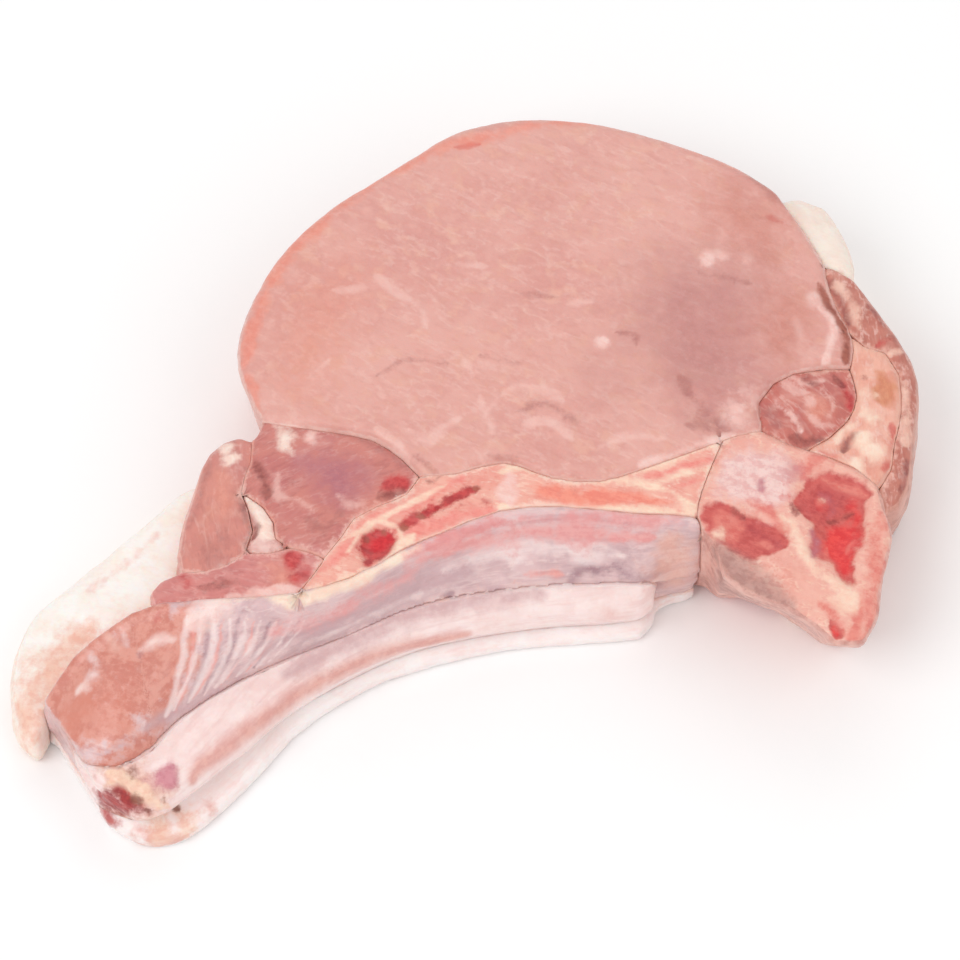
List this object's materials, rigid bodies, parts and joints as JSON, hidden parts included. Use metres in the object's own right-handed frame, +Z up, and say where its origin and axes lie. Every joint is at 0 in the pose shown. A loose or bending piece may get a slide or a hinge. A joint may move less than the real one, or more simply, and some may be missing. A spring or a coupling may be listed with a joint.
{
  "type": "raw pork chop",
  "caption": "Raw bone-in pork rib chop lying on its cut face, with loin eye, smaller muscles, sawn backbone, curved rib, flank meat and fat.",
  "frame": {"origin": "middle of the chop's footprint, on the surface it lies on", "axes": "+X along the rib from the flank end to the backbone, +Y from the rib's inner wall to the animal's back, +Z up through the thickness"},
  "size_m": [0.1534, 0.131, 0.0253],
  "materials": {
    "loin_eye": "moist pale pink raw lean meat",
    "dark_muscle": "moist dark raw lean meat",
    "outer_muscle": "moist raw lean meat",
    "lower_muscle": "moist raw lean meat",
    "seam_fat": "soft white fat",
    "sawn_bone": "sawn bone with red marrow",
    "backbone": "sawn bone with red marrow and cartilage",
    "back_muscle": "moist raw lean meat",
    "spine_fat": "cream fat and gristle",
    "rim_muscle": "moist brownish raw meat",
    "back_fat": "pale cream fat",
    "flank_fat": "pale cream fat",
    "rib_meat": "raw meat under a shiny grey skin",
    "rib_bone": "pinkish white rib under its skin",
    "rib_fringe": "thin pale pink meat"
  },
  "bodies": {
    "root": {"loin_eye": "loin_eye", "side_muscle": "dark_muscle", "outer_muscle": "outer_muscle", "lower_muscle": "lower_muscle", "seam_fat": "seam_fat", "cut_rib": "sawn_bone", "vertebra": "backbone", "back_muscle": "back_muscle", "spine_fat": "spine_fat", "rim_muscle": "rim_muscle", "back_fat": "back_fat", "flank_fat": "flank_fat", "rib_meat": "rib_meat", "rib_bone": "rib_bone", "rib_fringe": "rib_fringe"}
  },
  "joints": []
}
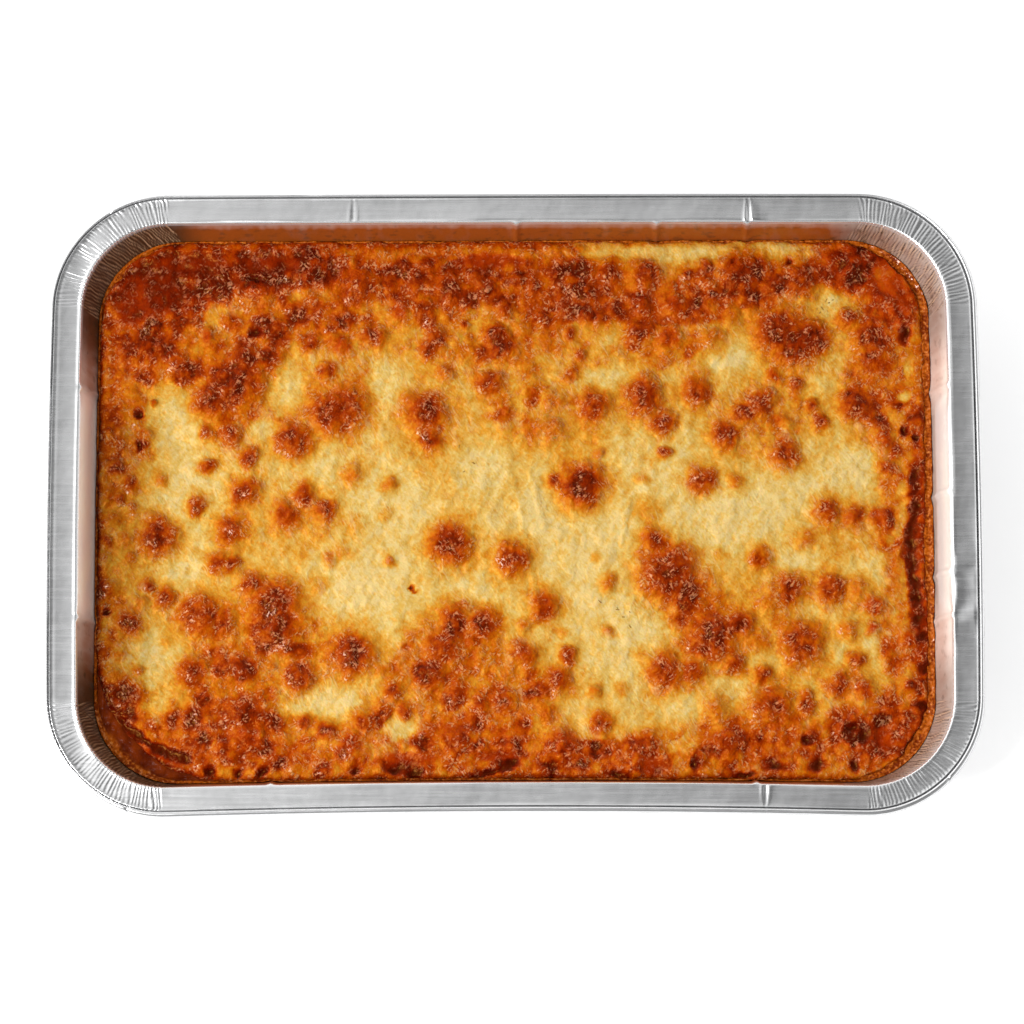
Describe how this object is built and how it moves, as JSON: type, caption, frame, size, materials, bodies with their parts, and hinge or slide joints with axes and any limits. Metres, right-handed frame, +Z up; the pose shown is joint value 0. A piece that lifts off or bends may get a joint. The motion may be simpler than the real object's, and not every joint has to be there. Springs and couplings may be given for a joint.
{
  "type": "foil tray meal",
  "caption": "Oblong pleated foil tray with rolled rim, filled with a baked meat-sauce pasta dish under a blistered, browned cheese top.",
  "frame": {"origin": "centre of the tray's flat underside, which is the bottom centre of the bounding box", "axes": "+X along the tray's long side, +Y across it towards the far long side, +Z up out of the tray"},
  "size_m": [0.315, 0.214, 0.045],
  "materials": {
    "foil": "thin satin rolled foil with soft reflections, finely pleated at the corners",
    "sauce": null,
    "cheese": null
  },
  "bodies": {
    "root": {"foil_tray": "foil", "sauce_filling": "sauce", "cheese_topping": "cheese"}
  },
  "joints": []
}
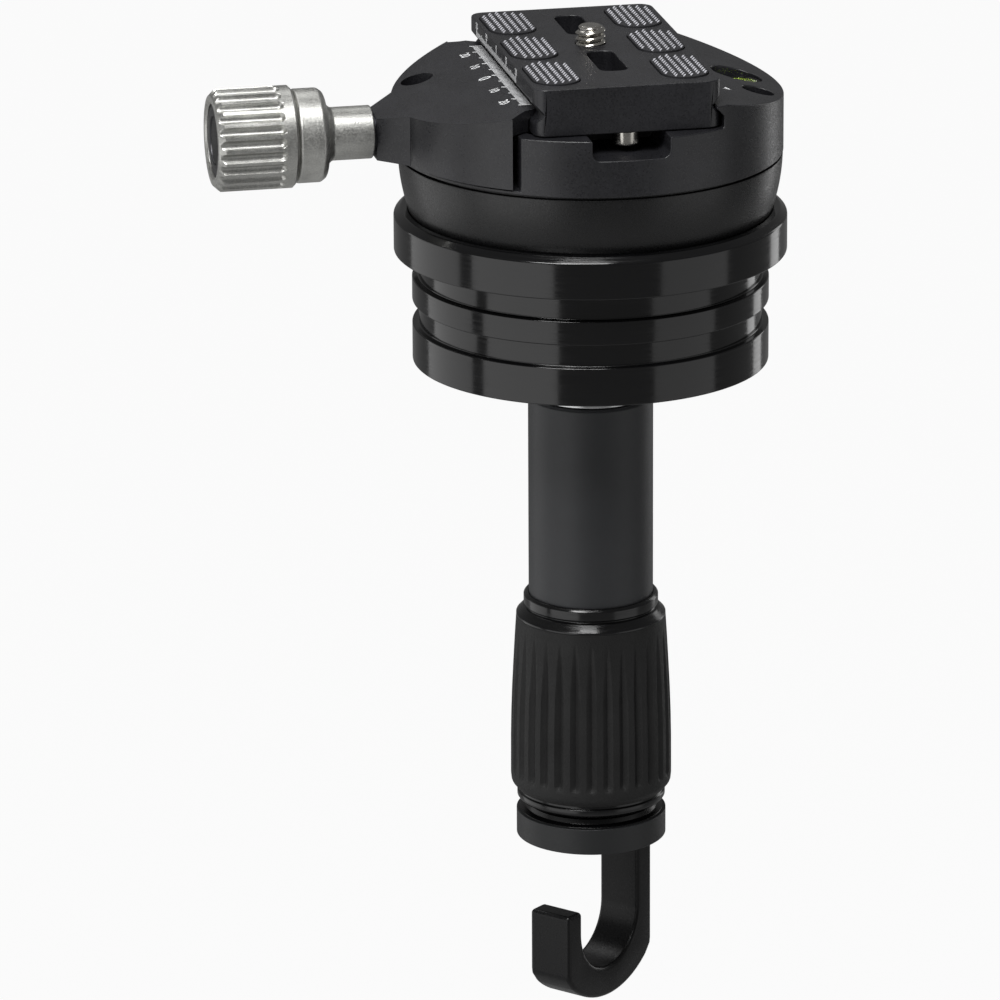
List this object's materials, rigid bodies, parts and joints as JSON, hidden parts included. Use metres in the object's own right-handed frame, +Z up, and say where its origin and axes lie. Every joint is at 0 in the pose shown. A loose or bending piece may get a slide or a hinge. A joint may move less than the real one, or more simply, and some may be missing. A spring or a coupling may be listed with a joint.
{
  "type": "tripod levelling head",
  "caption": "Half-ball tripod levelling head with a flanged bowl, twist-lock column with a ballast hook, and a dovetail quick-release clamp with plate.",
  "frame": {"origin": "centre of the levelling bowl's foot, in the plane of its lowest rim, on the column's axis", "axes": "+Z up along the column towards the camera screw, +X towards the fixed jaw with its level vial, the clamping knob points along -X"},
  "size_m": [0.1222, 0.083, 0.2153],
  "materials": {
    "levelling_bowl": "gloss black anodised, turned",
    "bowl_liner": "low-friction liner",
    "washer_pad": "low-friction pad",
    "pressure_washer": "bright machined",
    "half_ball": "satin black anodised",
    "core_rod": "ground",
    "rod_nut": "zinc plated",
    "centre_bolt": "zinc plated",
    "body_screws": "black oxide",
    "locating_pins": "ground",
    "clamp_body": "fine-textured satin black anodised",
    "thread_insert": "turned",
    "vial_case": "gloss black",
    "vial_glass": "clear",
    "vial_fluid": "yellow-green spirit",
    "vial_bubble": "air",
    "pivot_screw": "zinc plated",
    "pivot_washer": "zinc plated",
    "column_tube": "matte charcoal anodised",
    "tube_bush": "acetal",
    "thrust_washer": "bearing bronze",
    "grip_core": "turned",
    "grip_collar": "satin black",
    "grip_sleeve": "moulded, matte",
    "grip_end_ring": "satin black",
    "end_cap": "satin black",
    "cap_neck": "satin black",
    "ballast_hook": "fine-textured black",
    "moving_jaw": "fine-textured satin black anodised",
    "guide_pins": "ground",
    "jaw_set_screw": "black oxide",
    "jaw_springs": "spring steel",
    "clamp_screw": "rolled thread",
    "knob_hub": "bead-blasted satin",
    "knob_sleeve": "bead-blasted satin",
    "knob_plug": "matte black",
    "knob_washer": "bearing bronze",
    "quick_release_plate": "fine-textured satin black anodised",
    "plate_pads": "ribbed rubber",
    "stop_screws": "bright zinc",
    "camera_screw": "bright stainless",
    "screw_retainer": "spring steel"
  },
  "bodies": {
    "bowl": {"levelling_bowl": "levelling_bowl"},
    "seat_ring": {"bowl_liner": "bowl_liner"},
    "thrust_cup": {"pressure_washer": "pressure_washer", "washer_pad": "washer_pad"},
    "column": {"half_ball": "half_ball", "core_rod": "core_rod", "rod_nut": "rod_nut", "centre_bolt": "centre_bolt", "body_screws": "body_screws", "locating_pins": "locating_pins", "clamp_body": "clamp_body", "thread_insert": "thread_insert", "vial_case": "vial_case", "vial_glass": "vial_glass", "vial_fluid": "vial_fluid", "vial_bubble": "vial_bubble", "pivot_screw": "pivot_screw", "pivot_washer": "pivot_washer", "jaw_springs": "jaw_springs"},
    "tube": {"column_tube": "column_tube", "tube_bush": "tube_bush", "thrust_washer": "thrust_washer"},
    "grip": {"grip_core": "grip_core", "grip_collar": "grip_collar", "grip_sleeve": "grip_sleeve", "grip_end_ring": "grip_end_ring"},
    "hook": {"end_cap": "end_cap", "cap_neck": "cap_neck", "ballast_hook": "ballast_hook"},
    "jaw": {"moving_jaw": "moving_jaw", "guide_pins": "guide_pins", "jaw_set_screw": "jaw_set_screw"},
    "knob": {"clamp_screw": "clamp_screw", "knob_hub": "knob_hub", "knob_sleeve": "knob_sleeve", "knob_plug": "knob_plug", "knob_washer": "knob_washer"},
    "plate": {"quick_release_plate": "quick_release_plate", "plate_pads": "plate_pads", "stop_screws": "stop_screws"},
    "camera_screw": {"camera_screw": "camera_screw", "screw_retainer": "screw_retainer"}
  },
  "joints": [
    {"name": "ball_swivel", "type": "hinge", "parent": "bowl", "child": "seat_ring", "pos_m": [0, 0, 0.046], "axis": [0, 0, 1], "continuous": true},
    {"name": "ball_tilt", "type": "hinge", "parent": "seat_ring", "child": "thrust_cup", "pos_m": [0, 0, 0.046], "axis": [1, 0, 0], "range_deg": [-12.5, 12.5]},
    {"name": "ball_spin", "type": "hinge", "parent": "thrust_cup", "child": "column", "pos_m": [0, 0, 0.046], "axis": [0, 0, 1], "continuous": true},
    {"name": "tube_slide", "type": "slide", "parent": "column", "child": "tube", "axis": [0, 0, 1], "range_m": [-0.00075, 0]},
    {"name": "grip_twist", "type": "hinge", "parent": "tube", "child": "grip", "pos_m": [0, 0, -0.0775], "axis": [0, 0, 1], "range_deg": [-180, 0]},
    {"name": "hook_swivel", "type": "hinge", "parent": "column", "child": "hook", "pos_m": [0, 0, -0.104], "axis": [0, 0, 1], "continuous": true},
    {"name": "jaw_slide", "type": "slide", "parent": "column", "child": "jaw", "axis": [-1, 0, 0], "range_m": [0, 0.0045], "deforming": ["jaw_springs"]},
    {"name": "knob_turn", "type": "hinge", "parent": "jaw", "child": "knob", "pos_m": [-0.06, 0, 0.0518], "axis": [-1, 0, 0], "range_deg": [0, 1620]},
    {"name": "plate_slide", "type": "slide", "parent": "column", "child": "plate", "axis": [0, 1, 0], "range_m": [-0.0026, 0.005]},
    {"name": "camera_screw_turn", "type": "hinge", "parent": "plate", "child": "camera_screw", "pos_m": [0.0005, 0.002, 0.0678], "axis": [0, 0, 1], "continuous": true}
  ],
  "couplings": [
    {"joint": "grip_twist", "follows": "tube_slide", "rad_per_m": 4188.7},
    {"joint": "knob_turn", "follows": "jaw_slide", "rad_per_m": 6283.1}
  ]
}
━━━━━━━━
The task:
Using the entries above, return each line in which the word "axes" occurs.

Exercise solution:
List this object's materials, rigid bodies, parts and joints as JSON, hidden parts included. Use metres in the object's own right-handed frame, +Z up, and say where its origin and axes lie. Every joint is at 0 in the pose shown. A loose or bending piece may get a slide or a hinge. A joint may move less than the real one, or more simply, and some may be missing. A spring or a coupling may be listed with a joint.
  "frame": {"origin": "middle of the chop's footprint, on the surface it lies on", "axes": "+X along the rib from the flank end to the backbone, +Y from the rib's inner wall to the animal's back, +Z up through the thickness"},
Describe how this object is built and how it moves, as JSON: type, caption, frame, size, materials, bodies with their parts, and hinge or slide joints with axes and any limits. Metres, right-handed frame, +Z up; the pose shown is joint value 0. A piece that lifts off or bends may get a joint. The motion may be simpler than the real object's, and not every joint has to be there. Springs and couplings may be given for a joint.
  "frame": {"origin": "centre of the tray's flat underside, which is the bottom centre of the bounding box", "axes": "+X along the tray's long side, +Y across it towards the far long side, +Z up out of the tray"},
List this object's materials, rigid bodies, parts and joints as JSON, hidden parts included. Use metres in the object's own right-handed frame, +Z up, and say where its origin and axes lie. Every joint is at 0 in the pose shown. A loose or bending piece may get a slide or a hinge. A joint may move less than the real one, or more simply, and some may be missing. A spring or a coupling may be listed with a joint.
  "frame": {"origin": "centre of the levelling bowl's foot, in the plane of its lowest rim, on the column's axis", "axes": "+Z up along the column towards the camera screw, +X towards the fixed jaw with its level vial, the clamping knob points along -X"},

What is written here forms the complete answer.